| Set problem |
Each line in the entries below that holds the string "code" is to be listed.

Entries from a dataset
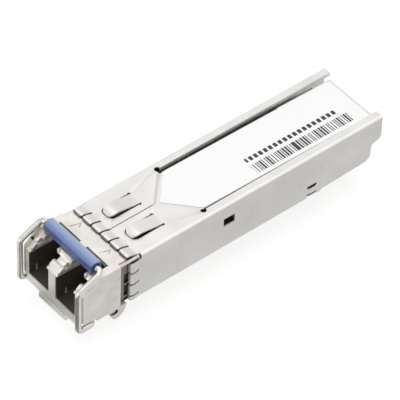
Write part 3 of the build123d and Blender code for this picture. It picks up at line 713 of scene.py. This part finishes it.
# %% [markdown]
# The floor is white to the camera and in gloss while it still takes a faint shadow. It lies
# 1.8 mm low, so that the bail is still seen when it is swung down. Bright wire only looks like
# wire with something dark to mirror, so two wedges of floor, from the bail's legs towards the
# camera, are dark to metal alone.

# %% Floor
camera_turn = math.radians(48.776)
toward = Vector((math.sin(camera_turn), -math.cos(camera_turn)))
floor_drop, floor_half, floor_grey, floor_glow = 1.8 * mm, 2.0, 0.33, 0.79
wedge_spread, wedge_edge = 0.45, 0.6 * mm

floor_bm = bmesh.new()
bmesh.ops.create_grid(floor_bm, x_segments=1, y_segments=1, size=floor_half,
                      matrix=Matrix.Translation((0, 0, -floor_drop)))
floor_mesh = bpy.data.meshes.new("floor")
floor_bm.to_mesh(floor_mesh)
floor_bm.free()
floor = bpy.data.objects.new("floor", floor_mesh)
scene.collection.objects.link(floor)

floor_paper = Finish("floor_paper", Roughness=0.9, Specular_IOR_Level=0.0,
                     Base_Color=(floor_grey, floor_grey, floor_grey, 1))


def dark_wedge(leg):
    """1 on the floor from a leg of the bail towards the camera, widening as it goes."""
    x, y = floor_paper.axis("X") - leg.x, floor_paper.axis("Y") - leg.y
    ahead = x * toward.x + y * toward.y
    aside = (y * toward.x - x * toward.y).absolute()
    return floor_paper.ramp(aside - ahead * wedge_spread, wedge_edge, -wedge_edge) * (ahead > 0)


wedges = floor_paper.either(*(dark_wedge(place(x, -0.98, 0)) for x in (6.8, -6.8)))
in_gloss = floor_paper.ray("Glossy")
floor_paper.feed("Emission Color", floor_paper.blend(wedges * in_gloss, white, black))
floor_paper.feed("Emission Strength", (floor_paper.ray("Camera") + in_gloss) * floor_glow)
floor_mesh.materials.append(floor_paper.material)
print("floor nodes:", len(floor_paper.tree.nodes))

# %% [markdown]
# The camera stands where the photograph was taken from: about half a metre away with a long
# lens, 49 degrees round from the nose and 45 degrees up, leaning over by two degrees. Its focal
# length and the middle of the lens were fitted in pixels of the photograph, which is square.

# %% Camera
rise, lean, distance = math.radians(45.411), math.radians(2.295), 0.5353
look_at = place(0, 28, 4)
picture_pixels, focal_pixels = 400, 3628.8
lens_middle_x, lens_middle_y = 204.14, 196.91

back = Vector((toward.x * math.cos(rise), toward.y * math.cos(rise), math.sin(rise)))
right = Vector((-toward.y, toward.x, 0))
up = back.cross(right)
across = right * math.cos(lean) + up * math.sin(lean)
upward = up * math.cos(lean) - right * math.sin(lean)
lens = bpy.data.cameras.new("camera")
camera = bpy.data.objects.new("camera", lens)
scene.collection.objects.link(camera)
camera.matrix_world = Matrix.Translation(look_at + back * distance) @ Matrix(
    (across, upward, back)).transposed().to_4x4()
lens.sensor_width = 36
lens.lens = focal_pixels / picture_pixels * lens.sensor_width
lens.shift_x = (picture_pixels / 2 - lens_middle_x) / picture_pixels
lens.shift_y = (lens_middle_y - picture_pixels / 2) / picture_pixels
lens.clip_start = 0.01
scene.camera = camera
print("camera at", [round(v, 3) for v in camera.matrix_world.translation])

# %% [markdown]
# Rounding and bending must not make the part larger than it was designed.
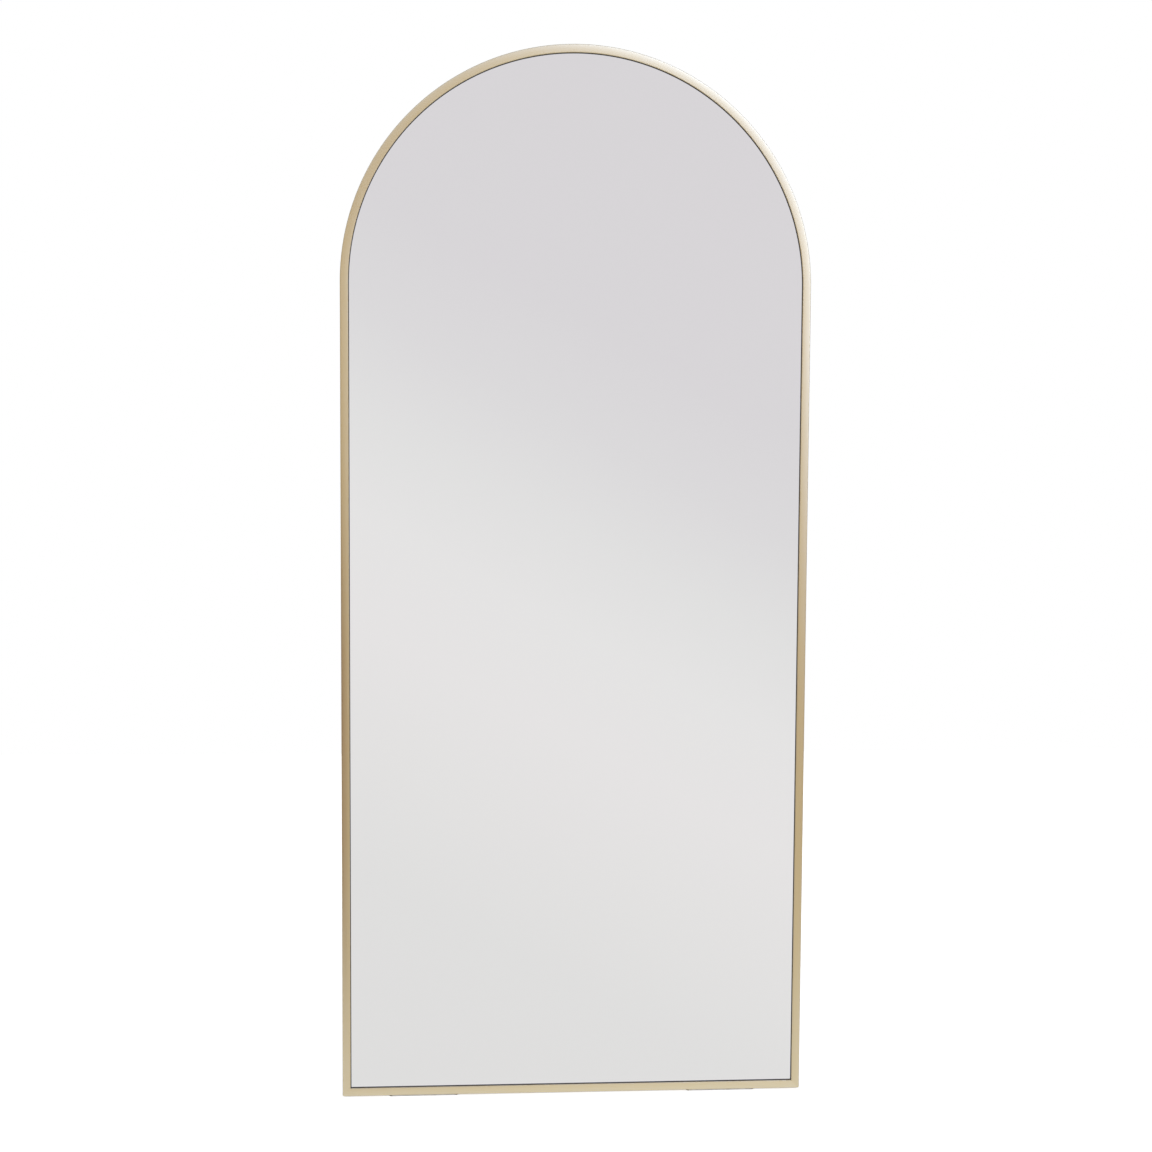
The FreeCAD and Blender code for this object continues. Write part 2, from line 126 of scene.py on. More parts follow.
class MirrorHangerSizes(bpy.types.PropertyGroup):
    inset: length("Inset", "Hangers, from the sides of the frame", 140 * MM)
    strap_width: length("Strap width", "Width of the folded strap", 18 * MM)
    strap_thickness: length("Strap thickness", "Thickness of one layer", 1.2 * MM)
    strap_blend: length("Shoulder", "Drop of the outer layer from the loop", 3.5 * MM)
    fold_gap: length("Fold gap", "Gap between the two layers", 0.14 * MM)
    bore_radius: length("Bore", "Inner radius of the strap's loop", 1.83 * MM)
    wire_radius: length("Wire radius", "Radius of the ring's wire", 1.75 * MM)
    half_width: length("Ring half width", "Middle of the ring to the middle of its side", 14 * MM)
    corner: length("Ring corner", "Radius of the ring's two corners", 4 * MM)
    drop: length("Ring drop", "Bar to the lowest point of the ring's wire", 26 * MM)
    screw_drop: length("Screw drop", "Ring's bar to the upper screw", 14 * MM)
    screw_pitch: length("Screw pitch", "Upper screw to lower screw", 18 * MM)
    head_radius: length("Head radius", "Radius of a countersunk head", 3.8 * MM)
    shank_radius: length("Shank radius", "Radius of a hanger screw's thread", 1.9 * MM)
    shank_length: length("Screw length", "Length of a hanger screw", 12.4 * MM)


class MirrorRubberSizes(bpy.types.PropertyGroup):
    bumper_radius: length("Bumper radius", "Radius of a bumper at the board", 10 * MM)
    bumper_taper: length("Bumper taper", "How much narrower its end is", 1.5 * MM)
    bumper_dish: length("Bumper dish", "Depth of the dish in its end", 0.35 * MM)
    edge: length("Edge", "Radius of the moulded edges", 1.5 * MM)
    bumper_inset: length("Bumper inset", "Bumpers, from the sides of the frame", 42 * MM)
    bumper_rise: length("Bumper rise", "Low bumpers, from the bottom of the frame", 60 * MM)
    pad_length: length("Pad length", "Length of the top pad along its middle", 160 * MM)
    pad_width: length("Pad width", "Width of the top pad", 10 * MM)
    pad_inset: length("Pad inset", "Top pad, from the outside of the frame", 11 * MM)
    channel: length("Channel", "Depth of the channel along the top pad", 0.6 * MM)
    foot_groove: length("Foot groove", "Depth of the grooves under a foot pad", 0.7 * MM)
    foot_corner: length("Foot corner", "Radius of a foot pad's four corners", 5 * MM)


class MirrorColours(bpy.types.PropertyGroup):
    metal: tint("Metal", "Champagne gold of the rails", (0.617, 0.474, 0.246))
    metal_pale: tint("Metal streak", "Paler brushing of the rails", (0.687, 0.539, 0.303))
    silver: tint("Silvering", "Tint of the mirror", (0.790, 0.775, 0.780))
    gasket: tint("Gasket", "Rubber between metal and glass", (0.028, 0.025, 0.022))
    rubber: tint("Wall rubber", "Rubber of bumpers and top pad", (0.030, 0.030, 0.031))
    foot: tint("Foot pads", "Pale rubber under the bottom rail", (0.52, 0.50, 0.46))
    steel: tint("Steel", "Zinc plated steel", (0.60, 0.61, 0.62))
    board: tint("Board", "Hardboard of the back", (0.235, 0.135, 0.070))
    wood: tint("Wood", "Pine of the battens", (0.62, 0.42, 0.23))
    card: tint("Card", "Kraft card of the packing panels", (0.40, 0.27, 0.15))


class MirrorReflections(bpy.types.PropertyGroup):
    left_wall: light("Left wall", "Brown wall on the left", (0.20, 0.075, 0.015))
    right_wall: light("Right wall", "Pale wall on the right", (0.55, 0.46, 0.36))
    low_light: light("Low light", "Light that comes up from the floor", (1.172, 1.373, 1.893))
    high_light: light("High light", "Light from the ceiling", (1.101, 1.325, 2.139))
    window: light("Window", "Cool soft window on the upper right", (1.24, 1.85, 4.0))
    edge_dark: light("Edge", "Darker room beside the mirror, seen in its edges", (0.36, 0.38, 0.42))
    behind: light("Behind", "Room behind the mirror", (0.74, 0.75, 0.77))


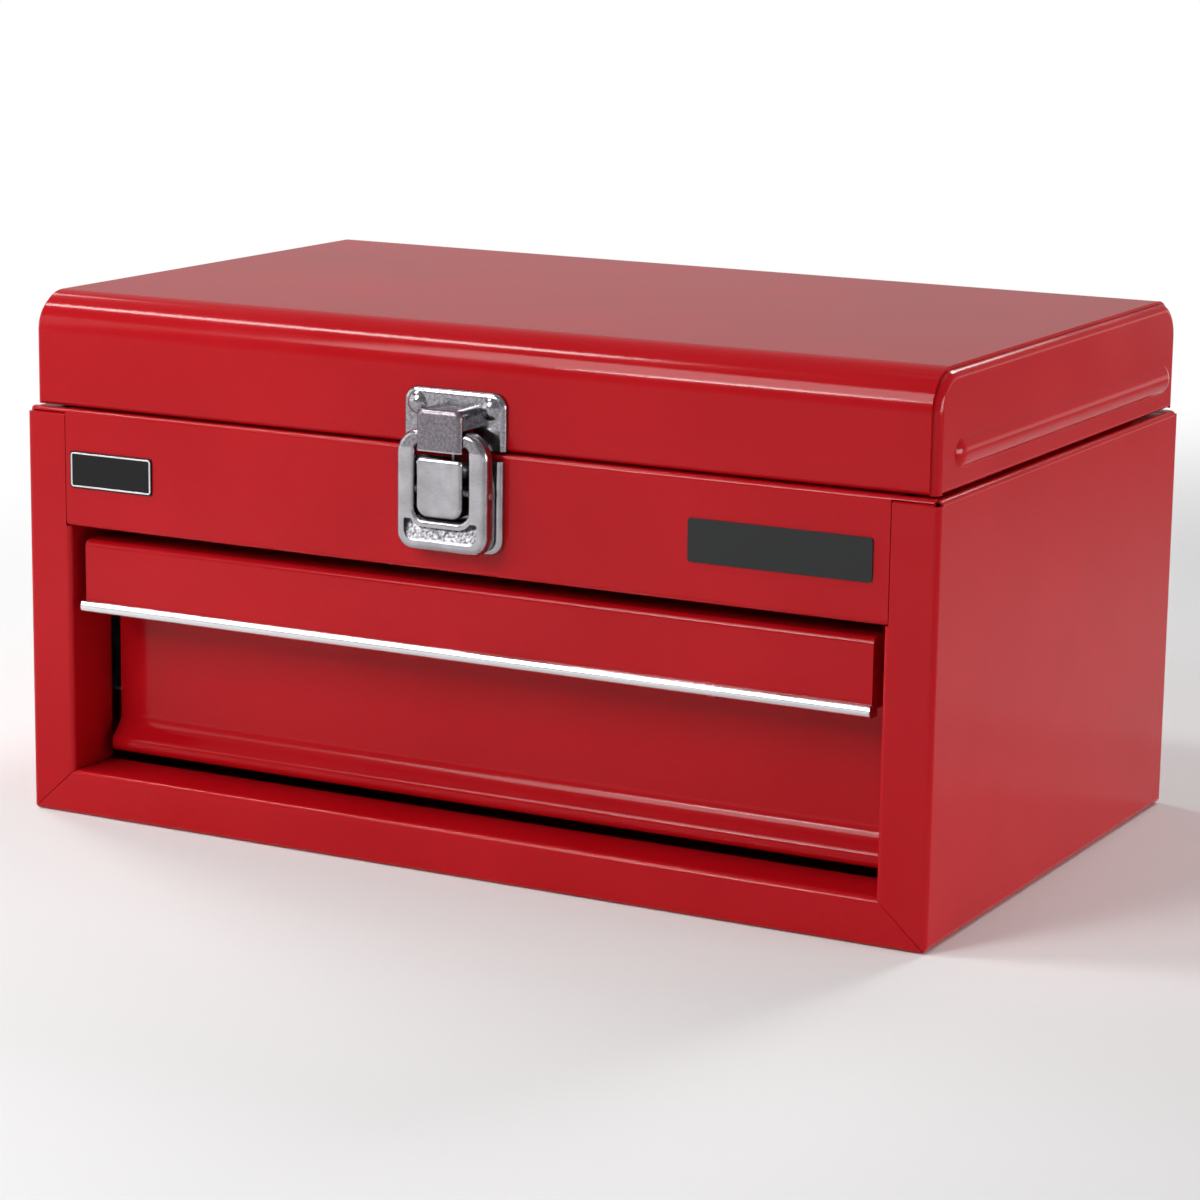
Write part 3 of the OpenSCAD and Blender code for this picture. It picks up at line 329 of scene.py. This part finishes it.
def red_enamel():
    paint = Surface("red_enamel", (0.44, 0.004, 0.008), specular=0.17)
    cloud = paint.noise(60 * MM, detail=3)
    peel = paint.noise(2.2 * MM, detail=1)
    grain = paint.noise(0.5 * MM, detail=1)
    paint.tint(cloud, (0.42, 0.003, 0.007), (0.46, 0.005, 0.010))
    paint.roughness(cloud, 0.10, 0.16)
    paint.bump(peel, 0.010 * MM)
    paint.bump(grain, 0.0012 * MM)
    return paint.material


def lid_side_mask(plate):
    """1 on the plate that rides on the lid, from just above its lower edge."""
    lower_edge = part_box("latch_keeper")[0].z
    return plate.ramp("Z", lower_edge + 0.2 * MM, lower_edge + 0.8 * MM)


def hood_mask(plate, lid_side):
    """1 on the part of that plate in front of the lever's face, which is its hood."""
    lever_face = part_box("latch_lever")[0].y
    in_front = plate.ramp("Y", lever_face + SOFT_EDGE, lever_face - SOFT_EDGE)
    return plate.times(lid_side, in_front)


def scoop_mask(plate):
    """1 in the lever's finger scoop, inside its rim and below the raised cover."""
    low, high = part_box("latch_lever")
    rim = 2.4 * MM
    rim_depth = 0.5 * MM
    scoop_depth = 3.1 * MM
    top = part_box("latch_cover")[0].z - SOFT_EDGE
    across = plate.within("X", low.x + rim, high.x - rim)
    deep = plate.within("Y", low.y + rim_depth, low.y + scoop_depth)
    return plate.times(plate.times(across, deep), plate.within("Z", low.z + rim, top))


def latch_plate():
    """Bright plate, duller on the hood and coarse in the lever's finger scoop, with painted
    shade in its colour on the lid side, the hood and the scoop.
    """
    plate = Surface("latch_plate", (0.5, 0.5, 0.5), metallic=1)
    cloud = plate.noise(7 * MM, detail=3)
    cast = plate.noise(0.9 * MM, detail=3)
    grain = plate.noise(0.25 * MM, detail=1)
    plate.tint(cloud, (0.34, 0.325, 0.345), (0.47, 0.455, 0.48))
    plate.roughness(cloud, 0.14, 0.24)
    lid_side = lid_side_mask(plate)
    hood = hood_mask(plate, lid_side)
    scoop = scoop_mask(plate)
    # Painted shade: the lid side and the hood get darker base colours that stand in for the
    # darker reflections they show, and the scoop's dark speckle is partly coarse cast grain
    # and partly painted shade that damps the lamp's reflection there.
    for mask, dark, light in (
        (lid_side, (0.20, 0.19, 0.21), (0.40, 0.39, 0.41)),
        (hood, (0.13, 0.115, 0.13), (0.26, 0.24, 0.26)),
        (scoop, (0.05, 0.05, 0.055), (0.44, 0.43, 0.46)),
    ):
        plate.over("Base Color", mask, plate.shade(cast, dark, light))
    plate.over("Roughness", hood, plate.spread(cloud, 0.26, 0.36))
    plate.over("Roughness", scoop, plate.spread(cast, 0.60, 0.42))
    plate.bump(cast, 0.020 * MM)
    plate.bump(grain, 0.004 * MM)
    plate.bump(plate.times(cast, scoop), 0.06 * MM)
    return plate.material


def slide_steel():
    steel = Surface("slide_steel", (0.62, 0.63, 0.65), metallic=1)
    rolled = steel.noise(0.5 * MM, detail=2, stretch=(1, 60, 1))
    spangle = steel.noise(9 * MM, detail=2)
    steel.tint(spangle, (0.56, 0.57, 0.58), (0.68, 0.69, 0.71))
    steel.roughness(spangle, 0.26, 0.38)
    steel.bump(rolled, 0.004 * MM)
    return steel.material


def zinc_plate():
    zinc = Surface("zinc_plate", (0.60, 0.61, 0.60), metallic=1)
    cloud = zinc.noise(5 * MM, detail=3)
    grain = zinc.noise(0.4 * MM, detail=2)
    zinc.tint(cloud, (0.52, 0.53, 0.53), (0.66, 0.67, 0.66))
    zinc.roughness(cloud, 0.30, 0.44)
    zinc.bump(grain, 0.004 * MM)
    return zinc.material


def trim_aluminium():
    trim = Surface("trim_aluminium", (0.88, 0.88, 0.90), metallic=1)
    drawn = trim.noise(0.12 * MM, detail=2, stretch=(240, 1, 1))
    cloud = trim.noise(30 * MM, detail=2)
    trim.tint(cloud, (0.72, 0.72, 0.74), (0.78, 0.78, 0.80))
    trim.roughness(cloud, 0.20, 0.28)
    trim.bump(drawn, 0.002 * MM)
    return trim.material


def badge_finish(name, colour):
    badge = Surface(name, colour, specular=0.2)
    grain = badge.noise(0.35 * MM, detail=2)
    cloud = badge.noise(12 * MM, detail=2)
    badge.roughness(cloud, 0.30, 0.42)
    badge.bump(grain, 0.002 * MM)
    return badge.material


def finish_nodes():
    finishes = {
        "red_paint": red_enamel(),
        "latch_chrome": latch_plate(),
        "slide_steel": slide_steel(),
        "zinc_plate": zinc_plate(),
        "trim_aluminium": trim_aluminium(),
        "badge_black": badge_finish("badge_black", (0.006, 0.006, 0.007)),
        "badge_grey": badge_finish("badge_grey", (0.024, 0.025, 0.026)),
    }
    for name, node in NODES.items():
        node.data.materials.clear()
        node.data.materials.append(finishes[SLOT_OF[name]])
    return finishes


# ---- pieces ---------------------------------------------------------------


def round_rectangle(width, height, radius, per_corner=8):
    """Points round a rectangle with round corners, anticlockwise, centred on the origin."""
    points = []
    for quarter, (sx, sz) in enumerate([(1, 1), (-1, 1), (-1, -1), (1, -1)]):
        for step in range(per_corner + 1):
            a = math.radians(90 * quarter + 90 * step / per_corner)
            x = sx * (width / 2 - radius) + radius * math.cos(a)
            z = sz * (height / 2 - radius) + radius * math.sin(a)
            points.append((x, z))
    return points


def badge_border(finish):
    """The bright raised line just inside the edge of the left badge."""
    low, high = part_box("badge_left")
    middle = (low + high) / 2
    inset = 0.35 * MM
    corner = 1.1 * MM
    line = 0.6 * MM
    rise = 0.12 * MM
    bevel = 0.08 * MM
    width = high.x - low.x - 2 * inset
    height = high.z - low.z - 2 * inset
    rings = [(0, 0), (bevel, rise), (line - bevel, rise), (line, 0)]
    vertices, faces = [], []
    for inward, proud in rings:
        for x, z in round_rectangle(width - 2 * inward, height - 2 * inward, corner - inward):
            vertices.append((middle.x + x, low.y - proud, middle.z + z))
    count = len(vertices) // len(rings)
    for ring in range(len(rings)):
        here = ring * count
        there = (ring + 1) % len(rings) * count
        for i in range(count):
            j = (i + 1) % count
            faces.append((here + i, here + j, there + j, there + i))
    mesh = bpy.data.meshes.new("badge_left_border")
    mesh.from_pydata(vertices, [], faces)
    mesh.update()
    border = bpy.data.objects.new("badge_left_border", mesh)
    bpy.context.scene.collection.objects.link(border)
    border.data.materials.append(finish)
    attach(border, "carcass")


# ---- scene ----------------------------------------------------------------

make_camera()
make_light()
make_world()
make_floor()
finishes = finish_nodes()
badge_border(finishes["trim_aluminium"])
bpy.context.scene.view_settings.view_transform = "Standard"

| Correct result |
Write part 3 of the build123d and Blender code for this picture. It picks up at line 713 of scene.py. This part finishes it.
The FreeCAD and Blender code for this object continues. Write part 2, from line 126 of scene.py on. More parts follow.
Write part 3 of the OpenSCAD and Blender code for this picture. It picks up at line 329 of scene.py. This part finishes it.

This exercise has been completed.